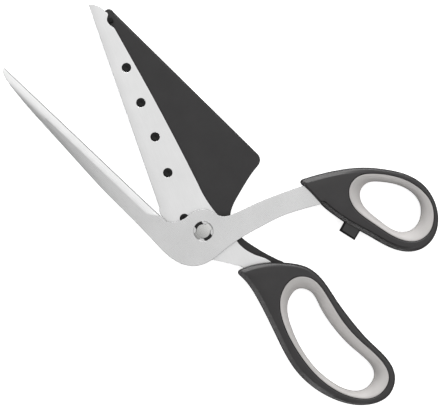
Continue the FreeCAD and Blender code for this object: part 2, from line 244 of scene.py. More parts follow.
def smooth(loop, step=OUTLINE_STEP):
    """The loop with points about a step apart: curved between corners, straight along long sides."""
    direction, length = sides_of(loop)
    arriving = np.roll(direction, 1, axis=0)
    before = np.roll(length, 1)
    tangent = arriving * length[:, None] + direction * before[:, None]
    tangent /= np.hypot(*tangent.T)[:, None]
    corner = np.sum(arriving * direction, axis=1) < math.cos(math.radians(CORNER_TURN))
    tangent = np.where((length > LONG_SIDE)[:, None], direction, tangent)
    tangent = np.where((before > LONG_SIDE)[:, None], arriving, tangent)
    leave = np.where(corner[:, None], direction, tangent)
    arrive = np.where(corner[:, None], arriving, tangent)
    stretches = []
    for i in range(len(loop)):
        j = (i + 1) % len(loop)
        count = max(1, math.ceil(length[i] / step - STEP_SLACK))
        t = np.arange(count)[:, None] / count
        start, end = loop[i], loop[j]
        if length[i] > LONG_SIDE:
            stretch = start + (end - start) * t
        else:
            stretch = (
                (2 * t ** 3 - 3 * t ** 2 + 1) * start
                + (t ** 3 - 2 * t ** 2 + t) * leave[i] * length[i]
                + (3 * t ** 2 - 2 * t ** 3) * end
                + (t ** 3 - t ** 2) * arrive[j] * length[i]
            )
        stretches.append(stretch)
    return np.vstack(stretches)


def distance_to(line, points, closed=True):
    """Distance from each point to a line of points."""
    ends = np.roll(line, -1, axis=0) if closed else line[1:]
    starts = line if closed else line[:-1]
    side = ends - starts
    square = np.maximum(np.sum(side * side, axis=1), 1e-12)
    nearest = []
    for some in np.array_split(points, max(1, len(points) // CHUNK)):
        apart = some[:, None, :] - starts[None]
        share = np.clip(np.sum(apart * side, axis=2) / square, 0, 1)
        gap = apart - share[..., None] * side
        nearest.append(np.sqrt(np.min(np.sum(gap * gap, axis=2), axis=1)))
    return np.concatenate(nearest)


def inside(loop, points):
    x, y = points[:, 0, None], points[:, 1, None]
    ax, ay = loop.T
    bx, by = np.roll(loop, -1, axis=0).T
    crosses = (ay > y) != (by > y)
    rise = np.where(by == ay, 1, by - ay)
    return (np.sum(crosses & (x < (bx - ax) * (y - ay) / rise + ax), axis=1) % 2).astype(bool)


def mitres(loop):
    """Steps by which each point moves into the material for one unit of inset."""
    direction, _ = sides_of(loop)
    normal = np.column_stack((-direction[:, 1], direction[:, 0]))
    before = np.roll(normal, 1, axis=0)
    return (normal + before) / np.maximum(1 + np.sum(normal * before, axis=1), 0.3)[:, None]


def ring(radius):
    """Circle of points round the pivot."""
    turns = np.linspace(0, 2 * math.pi, int(2 * math.pi * radius / RING_STEP), endpoint=False)
    return np.column_stack((radius * np.cos(turns), radius * np.sin(turns)))


def centre_of(loop):
    return (loop.min(axis=0) + loop.max(axis=0)) / 2


def longest_side(loop):
    """Start and end of an outline's longest straight side."""
    _, length = sides_of(loop)
    i = int(np.argmax(length))
    return loop[i], loop[(i + 1) % len(loop)]


def along_and_across(start, end, points):
    """How far each point lies along a line from its start, and how far to the line's left."""
    direction = (end - start) / np.hypot(*(end - start))
    apart = points - start
    return apart @ direction, direction[0] * apart[:, 1] - direction[1] * apart[:, 0]


# ---- profiles ----


def rounded(distance, width, depth=None):
    """How far a rounded edge has dropped at a distance from its outline; it is as deep as wide by default."""
    share = np.clip(1 - distance / width, 0, 1)
    return (width if depth is None else depth) * (1 - np.sqrt(1 - share ** 2))


def round_rows(width):
    """Distances at which a rounded edge needs rows of points, and one just past it."""
    return [width * (1 - math.cos(math.radians(arc))) for arc in ROUND_ARC] + [width * 1.1]


# ---- solids between two height functions ----


def constant(value):
    """A function that has one value everywhere."""
    return lambda places: np.full(len(places), value)


def mirrored(top, low, high):
    """The underside that is a top face's mirror image between two levels."""
    return lambda points: low + high - top(points)


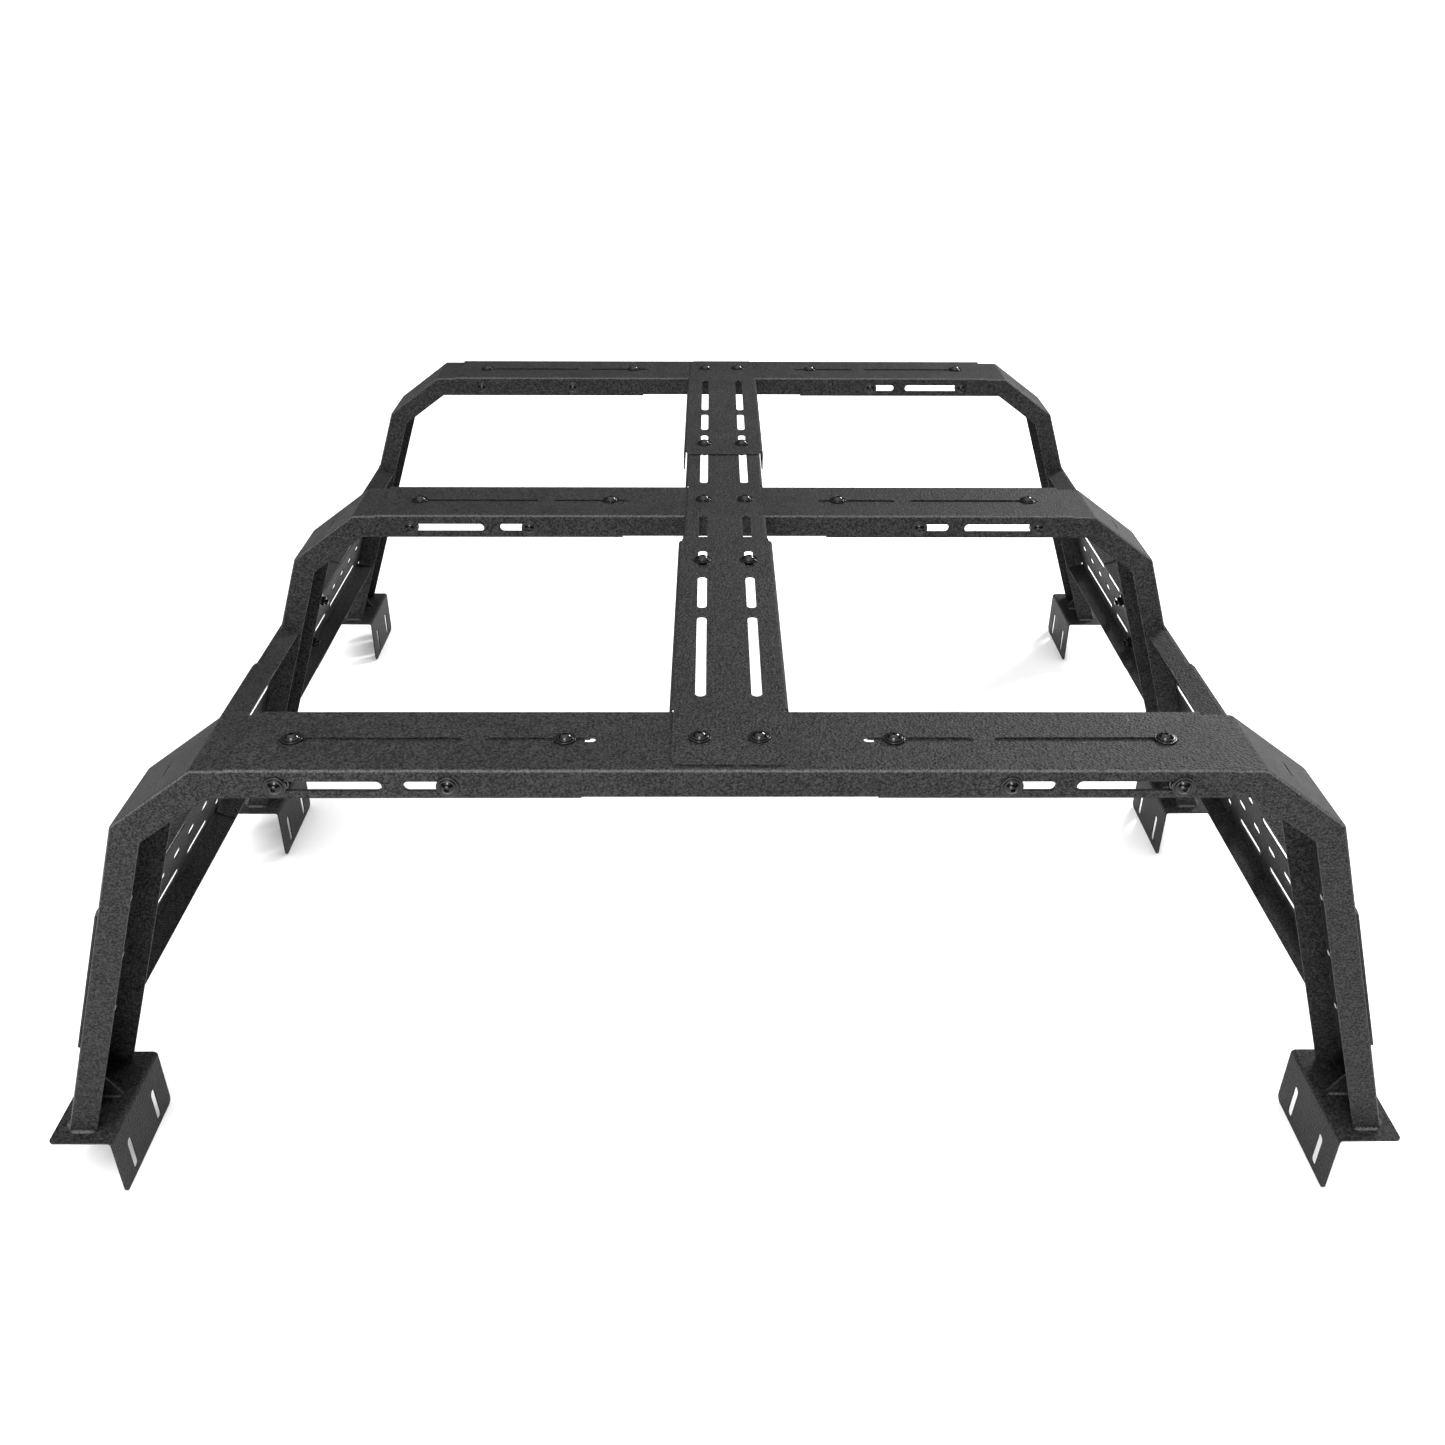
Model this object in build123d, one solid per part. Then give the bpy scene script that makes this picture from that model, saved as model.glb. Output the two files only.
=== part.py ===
from build123d import *
import math
import os

os.makedirs("parts", exist_ok=True)

# Ladder rack of pressed steel sheet: three hoops stand across a truck bed, tied by a spine of flat
# plates along the top and by slotted side panels between the legs. Millimetres; +Z up, -Y is the
# front, the origin is the centre of the footprint and Z = 0 the lower edge of the foot flanges.

# ---- driving dimensions ----
SHEET = 2.0                    # thickness of every pressing
GAP = 0.3                      # running clearance between two pressings that slide on each other
NEST = SHEET + GAP             # step from a pressing to the one nested inside it

FOOT_Z = 81.4                  # top of the foot plates
RACK_HEIGHT = 478.0            # foot plate to the top of the front and rear legs
HOOP_Y = {"front": -648.75, "mid": -3.25, "rear": 648.75}

LEG_DEPTH = 108.0              # leg channel, front face to rear face
LEG_FLANGE = 30.0              # height of the leg channel's two flanges
LEG_PATH = [(141.0, 478.0), (508.0, 478.0), (597.0, 414.0), (737.0, 0.0)]
LEG_BEND = 8.0                 # outer radius where the leg is folded at the shoulder and knee
LEG_EDGE = 3.5                 # outer radius between the web and the flanges
LEG_SLOTS = [(260.0, 308.0), (328.0, 463.0)]
LEG_TOP_HOLES = [160.0, 425.0]
SLIT_LENGTH, SLIT_WIDTH = 27.0, 3.5

CROSSBAR_LENGTH = 950.0
CROSSBAR_FLANGE = 29.5
CROSSBAR_BEND = 4.0
CROSSBAR_TOP_SLOTS = [(130.0, 238.0), (258.0, 438.0)]
CROSSBAR_FACE_SLOTS = [(260.0, 308.0), (328.0, 438.0)]
FACE_BOLT_X = [266.0, 428.5]
FACE_BOLT_DROP = 15.5          # from the top of the leg down to the row of bolts in the flanges
SLOT_WIDTH = 9.0
FACE_SLOT_WIDTH = 11.0
BOLT_HOLE = 9.0

SPINE_BOLT_X = 29.0
SPINE_SLOT_WIDTH = 11.0
SPINE_WIDTH, SPINE_NEST_WIDTH = 121.0, 111.0
SPINE_FLANGE = 29.0
SPINE_BEND = 4.5

PANEL_FOOT = 121.0             # height of the panel's lower edge above the foot plate
PANEL_HEIGHT = 200.0           # measured up the slope of the legs
PANEL_FLANGE = 30.0
PANEL_BEND = 5.0
PANEL_SLOT_WIDTH = 12.0
PANEL_ROWS = {"low": 20.0, "short_low": 60.0, "middle": 100.0, "short_high": 140.0, "high": 180.0}
PANEL_BOLT_ROWS = [20.0, 100.0, 180.0]
RELIEF = 9.0                   # round relief where a panel flange starts beside a leg

FOOT_LENGTH = 141.0
FOOT_X = (682.7, 753.0)
FOOT_BEND = 5.0
FOOT_SLOT_PITCH = 73.0
FOOT_SLOT = (11.0, 45.0)
FOOT_SLOT_DROP = 52.5
GUSSET = 40.0

# M8 flanged button-head screws, plain washers and hex nuts
SHANK, SCREW_LENGTH = 8.0, 20.0
HEAD_FLANGE, HEAD_DOME, HEAD_HEIGHT, HEAD_RIM = 17.5, 14.0, 4.8, 1.2
SOCKET_AF, SOCKET_DEPTH = 5.0, 2.8
WASHER, WASHER_BORE, WASHER_THICKNESS = 22.0, 8.4, 1.8
NUT_AF, NUT_BORE, NUT_HEIGHT = 13.0, 8.2, 6.8

# ---- slope of the legs below the knee ----
(knee_x, knee_z), (sole_x, sole_z) = LEG_PATH[2], LEG_PATH[3]
slope = math.atan2(sole_x - knee_x, knee_z - sole_z)
normal = Vector(math.cos(slope), 0, math.sin(slope))
NEST_X = NEST / math.cos(slope)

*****

Objective> Using the data above, transcribe the lines that run from the line with "Model this object" to the line with "# front, the", both ends kept, and output nothing else.

Output for this task>
Model this object in build123d, one solid per part. Then give the bpy scene script that makes this picture from that model, saved as model.glb. Output the two files only.
=== part.py ===
from build123d import *
import math
import os

os.makedirs("parts", exist_ok=True)

# Ladder rack of pressed steel sheet: three hoops stand across a truck bed, tied by a spine of flat
# plates along the top and by slotted side panels between the legs. Millimetres; +Z up, -Y is the
# front, the origin is the centre of the footprint and Z = 0 the lower edge of the foot flanges.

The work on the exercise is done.